Only gradually will the impact of Monday's event become fully apparent. Time will tell whether the good intentions of the "Day of Atonement" will produce deeds to match in black communities. No less nebulous are the implications for race relations and the national political scene.

Will the march loosen the Democrats' hold on the black vote, a vital constituency if President Bill Clinton is to win re-election next year? Will it ease racial tensions - or merely make them worse? Will it generate more registered black voters, as Mr Farrakhan demanded? Most tantalising of all, will it help or hinder General Colin Powell if he runs for President.

All are questions as yet impossible to answer. But Mr Farrakhan, as the abuse heaped upon him anew by many leading politicians only serves to prove, is now a figure to be reckoned with by all. He may be, in the words of Speaker Newt Gingrich yesterday, "an unrepentant bigot," who laced his two-and-a-half hour speech with attacks on the white icons from George Washington down.

The fact, however, remains that the leader of the Nation of Islam, previously considered on the margins of mainstream black politics and best known for his rabid anti-Semitism, assembled the largest gathering of black Americans in history. Whether 400,000 as the National Park Service estimates, or the 1 million plus claimed by the organisers, the number on the Washington Mall far exceeds the 250,000 drawn by Dr Martin Luther King in August 1963.

Since then, a depressing cycle of black politics has run its course. Traditional black organisations such as the NAACP have lost influence as the old civil rights movement has come apart. After two runs for the Presidency, Dr King's heir, the Rev Jesse Jackson, is a fading force, among blacks and in national politics. Into the vacuum has stepped Mr Farrakhan.

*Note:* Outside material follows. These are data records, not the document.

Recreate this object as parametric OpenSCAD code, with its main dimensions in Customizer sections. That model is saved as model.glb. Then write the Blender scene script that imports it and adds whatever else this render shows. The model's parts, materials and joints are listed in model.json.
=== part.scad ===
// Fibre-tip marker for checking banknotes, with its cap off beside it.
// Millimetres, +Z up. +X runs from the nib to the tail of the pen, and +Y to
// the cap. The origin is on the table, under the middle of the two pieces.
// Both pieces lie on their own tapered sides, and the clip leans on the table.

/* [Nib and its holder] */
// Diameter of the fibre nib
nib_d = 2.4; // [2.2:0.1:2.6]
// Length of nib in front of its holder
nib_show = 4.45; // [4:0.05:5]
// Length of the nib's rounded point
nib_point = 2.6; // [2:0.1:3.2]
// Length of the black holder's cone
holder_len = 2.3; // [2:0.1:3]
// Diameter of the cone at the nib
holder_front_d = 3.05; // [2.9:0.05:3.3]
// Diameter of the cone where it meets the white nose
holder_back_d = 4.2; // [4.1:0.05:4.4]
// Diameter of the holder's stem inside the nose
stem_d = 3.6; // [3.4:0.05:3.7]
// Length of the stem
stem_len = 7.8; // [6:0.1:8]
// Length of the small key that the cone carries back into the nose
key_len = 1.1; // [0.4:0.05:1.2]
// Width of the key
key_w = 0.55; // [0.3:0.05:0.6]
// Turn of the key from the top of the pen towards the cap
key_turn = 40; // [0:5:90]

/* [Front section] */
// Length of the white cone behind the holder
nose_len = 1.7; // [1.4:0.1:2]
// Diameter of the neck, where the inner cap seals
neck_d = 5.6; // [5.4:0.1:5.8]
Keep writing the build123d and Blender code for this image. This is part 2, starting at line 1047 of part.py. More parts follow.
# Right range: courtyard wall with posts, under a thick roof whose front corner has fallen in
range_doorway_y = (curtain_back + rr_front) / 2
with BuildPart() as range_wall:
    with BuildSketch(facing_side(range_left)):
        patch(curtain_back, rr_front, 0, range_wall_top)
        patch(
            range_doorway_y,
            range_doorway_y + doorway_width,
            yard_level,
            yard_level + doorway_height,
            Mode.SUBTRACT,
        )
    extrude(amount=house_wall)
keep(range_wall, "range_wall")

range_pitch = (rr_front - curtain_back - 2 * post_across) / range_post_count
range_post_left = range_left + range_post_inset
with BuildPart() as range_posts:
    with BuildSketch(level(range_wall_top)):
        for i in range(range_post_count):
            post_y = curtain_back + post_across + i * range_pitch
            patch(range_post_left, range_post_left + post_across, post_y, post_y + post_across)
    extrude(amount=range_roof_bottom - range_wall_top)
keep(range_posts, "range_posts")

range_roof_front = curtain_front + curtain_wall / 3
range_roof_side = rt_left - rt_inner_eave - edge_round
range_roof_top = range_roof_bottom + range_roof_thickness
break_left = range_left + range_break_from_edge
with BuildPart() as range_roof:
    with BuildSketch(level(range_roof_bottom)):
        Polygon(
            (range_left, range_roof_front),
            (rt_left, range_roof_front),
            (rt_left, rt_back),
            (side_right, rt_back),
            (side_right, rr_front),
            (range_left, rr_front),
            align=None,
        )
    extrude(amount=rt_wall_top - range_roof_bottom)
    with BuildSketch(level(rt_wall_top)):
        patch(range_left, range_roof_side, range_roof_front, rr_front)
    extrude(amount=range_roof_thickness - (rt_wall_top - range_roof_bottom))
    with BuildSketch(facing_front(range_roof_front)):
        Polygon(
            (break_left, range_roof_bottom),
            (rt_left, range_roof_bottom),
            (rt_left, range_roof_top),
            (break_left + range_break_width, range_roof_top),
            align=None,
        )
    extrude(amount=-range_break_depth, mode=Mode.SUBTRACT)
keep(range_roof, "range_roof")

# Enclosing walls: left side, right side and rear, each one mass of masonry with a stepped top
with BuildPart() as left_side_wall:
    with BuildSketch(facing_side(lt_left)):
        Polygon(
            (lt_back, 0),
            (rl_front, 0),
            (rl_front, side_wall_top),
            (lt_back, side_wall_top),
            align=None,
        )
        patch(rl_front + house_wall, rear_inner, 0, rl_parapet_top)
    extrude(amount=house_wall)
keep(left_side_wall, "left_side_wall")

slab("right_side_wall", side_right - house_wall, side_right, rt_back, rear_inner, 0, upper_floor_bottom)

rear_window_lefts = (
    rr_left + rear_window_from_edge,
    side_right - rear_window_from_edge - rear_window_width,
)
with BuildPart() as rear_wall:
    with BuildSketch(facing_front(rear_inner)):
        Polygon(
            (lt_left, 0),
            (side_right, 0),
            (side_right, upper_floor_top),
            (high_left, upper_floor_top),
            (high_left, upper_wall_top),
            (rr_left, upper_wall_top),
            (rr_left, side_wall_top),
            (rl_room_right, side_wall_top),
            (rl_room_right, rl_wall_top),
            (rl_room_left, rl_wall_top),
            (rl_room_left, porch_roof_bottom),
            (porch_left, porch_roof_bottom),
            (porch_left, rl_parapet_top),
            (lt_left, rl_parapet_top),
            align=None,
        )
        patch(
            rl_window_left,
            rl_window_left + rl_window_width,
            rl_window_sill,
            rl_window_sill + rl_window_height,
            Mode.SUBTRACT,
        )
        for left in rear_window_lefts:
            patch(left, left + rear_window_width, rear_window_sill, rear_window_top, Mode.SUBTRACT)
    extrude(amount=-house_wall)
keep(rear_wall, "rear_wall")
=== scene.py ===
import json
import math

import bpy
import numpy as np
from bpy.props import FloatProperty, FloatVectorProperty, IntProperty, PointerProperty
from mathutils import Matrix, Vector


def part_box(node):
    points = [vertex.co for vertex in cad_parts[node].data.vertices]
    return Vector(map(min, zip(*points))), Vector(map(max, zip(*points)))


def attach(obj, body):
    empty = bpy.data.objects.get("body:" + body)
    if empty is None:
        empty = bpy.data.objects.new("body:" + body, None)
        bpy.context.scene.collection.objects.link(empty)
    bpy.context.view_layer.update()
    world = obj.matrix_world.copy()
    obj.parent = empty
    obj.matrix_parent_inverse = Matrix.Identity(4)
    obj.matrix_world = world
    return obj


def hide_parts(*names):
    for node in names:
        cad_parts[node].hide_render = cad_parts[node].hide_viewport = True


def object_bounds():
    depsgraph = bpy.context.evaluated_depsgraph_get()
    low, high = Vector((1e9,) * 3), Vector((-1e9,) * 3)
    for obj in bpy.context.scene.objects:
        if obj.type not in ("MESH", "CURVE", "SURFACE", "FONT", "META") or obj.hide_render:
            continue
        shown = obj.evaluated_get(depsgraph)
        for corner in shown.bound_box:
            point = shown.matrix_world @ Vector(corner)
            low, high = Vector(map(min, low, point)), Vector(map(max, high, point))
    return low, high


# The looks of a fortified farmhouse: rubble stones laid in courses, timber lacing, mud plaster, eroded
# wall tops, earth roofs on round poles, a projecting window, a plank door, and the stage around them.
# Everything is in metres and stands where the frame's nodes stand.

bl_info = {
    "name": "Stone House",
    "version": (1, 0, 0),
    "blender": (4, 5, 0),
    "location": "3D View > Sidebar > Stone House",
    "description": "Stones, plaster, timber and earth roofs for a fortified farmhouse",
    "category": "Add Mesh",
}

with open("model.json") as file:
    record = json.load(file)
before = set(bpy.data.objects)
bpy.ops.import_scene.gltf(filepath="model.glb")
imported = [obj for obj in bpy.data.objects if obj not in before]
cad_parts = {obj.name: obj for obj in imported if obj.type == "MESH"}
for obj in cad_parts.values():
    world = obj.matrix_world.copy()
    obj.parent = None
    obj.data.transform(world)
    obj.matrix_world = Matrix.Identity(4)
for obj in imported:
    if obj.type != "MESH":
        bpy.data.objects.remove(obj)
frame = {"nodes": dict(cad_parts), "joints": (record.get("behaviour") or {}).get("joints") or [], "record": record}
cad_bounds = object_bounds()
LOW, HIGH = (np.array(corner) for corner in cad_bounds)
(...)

Even blacks who had been suspicious of his separatist message acknowledged his success, from Mr Jackson who waited two months to give the march his approval, to Myrlie Evers Williams, leader of the NAACP, which had officially boycotted the event. "There was a spiritual awakening," Ms Williams said, "He's moving forward and he's using all of us to do it. I say, let's give him a chance."

Whites, though, were universally unimpressed. While Jewish leaders rejected Mr Farrakhan's call for peace talks between blacks and Jews as a stunt, a gaggle of Republican candidates rained abuse on Mr Farrakhan and criticised Mr Clinton for not condemning him by name in his powerful appeal for racial healing in Texas on Monday.

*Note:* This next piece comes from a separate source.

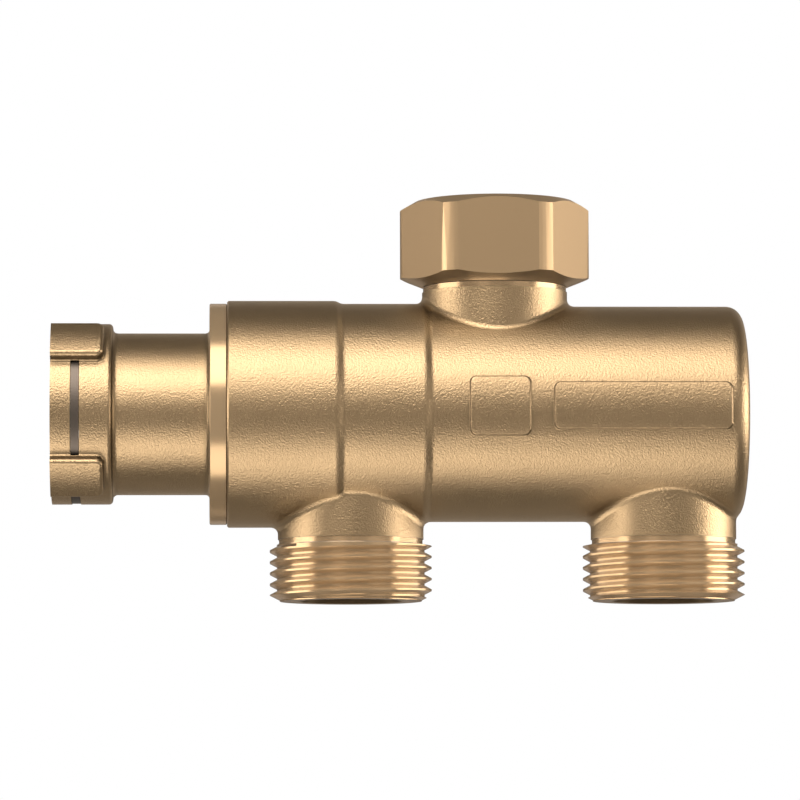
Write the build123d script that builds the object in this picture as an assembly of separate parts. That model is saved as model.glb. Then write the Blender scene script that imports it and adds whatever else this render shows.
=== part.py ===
"""Motorised three-way valve: the brass valve body with its spindle cartridge.

The body lies along X and stands on its two male outlets. The union inlet points up.
Left of the body a screwed-in bonnet carries the clip collar for the actuator. Inside, a
sprung spindle moves a shuttle between two seats and so sends the flow to one outlet or
the other. Millimetres, +Z up, z = 0 at the two outlet faces.
"""
from build123d import *
import math
import os

os.makedirs("parts", exist_ok=True)

# Overall places along the body axis (X)
left_end = -56.40           # open end of the clip collar
joint_x = -27.90            # bonnet flange meets the casting
outlet_a_x = -7.70          # outlet nearest the actuator
inlet_x = 15.99             # union inlet, points up
outlet_b_x = 43.51          # outlet at the closed end

# Body casting
body_r_left = 18.56         # barrel at the bonnet
step_a_drop = 0.47          # the barrel gets slimmer in two soft steps
step_b_drop = 0.44
body_r_mid = body_r_left - step_a_drop
body_r_right = body_r_mid - step_b_drop
step_a_x = outlet_a_x - 1.97  # where the outside steps down
step_b_x = outlet_a_x + 12.26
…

Bob Dole called Mr Farrakhan "a racist, unhinged by hate" and attacked Mr Clinton for "the implication that ours is a racist nation". But not one prominent Republican has come forward with a serious speech on race, the most burning issue in national politics and one fanned further by the OJ Simpson verdict and the approach of the Million Man March.

Speaking on CNN's Larry King show, Mr Farrakhan bragged that not even General Powell, who leads Mr Clinton in the polls by 10 points, could have drawn as many people. On a Powell presidency, the Nation of Islam leader was withering: "I'm past applauding a black man for running to be the manager of a white reality."